Thanks Mark! You’re right about soya sauce brands, and I’ll specify which brand I’m using in later posts. For light soya sauce, I almost always use a Japanese shoyu (usually Kikkoman), which is made with an even mix of wheat and soy beans, unlike the Chinese stuff, which has a higher proportion of beans and tastes more salty. Shoyu has a much lighter flavour. For dark soya sauce, I use a Chinese brand called Pearl River (dark soy is made primarily of beans and also has added molasses); it’s marketed as ‘Mushroom dark’ sauce. It’s more viscous than light soy, and will leave a brown trail on the glass bottle if you tip it, unlike light soy, which leaves the glass clean.
You’ll also see kejap manis pop up in some recipes here. This is a Malaysian/Indonesian soya sauce thickened with starch and sugar, and it’s delicious – if you see some in the supermarket (some Sainsbury’s carry it in the world food section, as do certain branches of Tesco and Waitrose) try the Conimex brand, which is a fantastic dipping sauce.

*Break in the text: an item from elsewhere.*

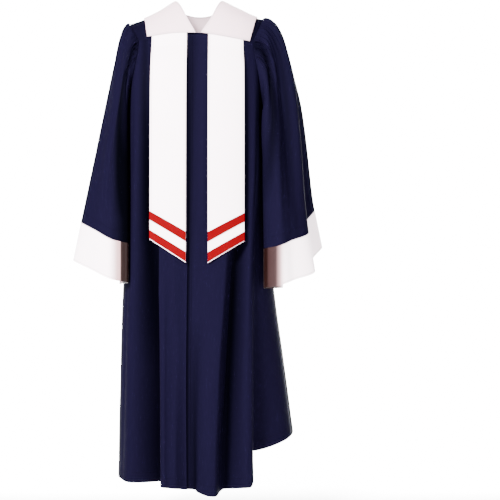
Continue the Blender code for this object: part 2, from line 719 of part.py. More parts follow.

haha.this is called dumplin not wonton. they are similar. but wonton dose look different
btw, you are very very good!
this is one of the best recipes i’ve tried for peking dumplings! kuddos to you. my family enjoyed them very much 😀
I just came across this (may 2008) from a google search. My family has a long tradition of celebrating Chinese New Year’s with these. In Chinese they are called “jao-zi”. Your recipe looks very similar to my grandmother’s and its delicious!
i just bought wonton skins wrappers online from chinese food & indian food store . delicious thankyou so much !
I’m thrilled that everyone’s getting on so well with this recipe. It’s 2009 now, and my crimping skills are no better, but I have to admit: this remains one of my favourites on the whole blog.
These do sound delicious! One question – and apologies for my ignorance – what is msg (1 of the listed ingredients)?
Hi Katie! For more on MSG, see Wikipedia. There's a bit of stigma attached to the use of the stuff (which is used very widely in Chinese cooking), but it's worth getting both sides of the story!
Thanks for your speedy reply Liz – fascinating Guardian article!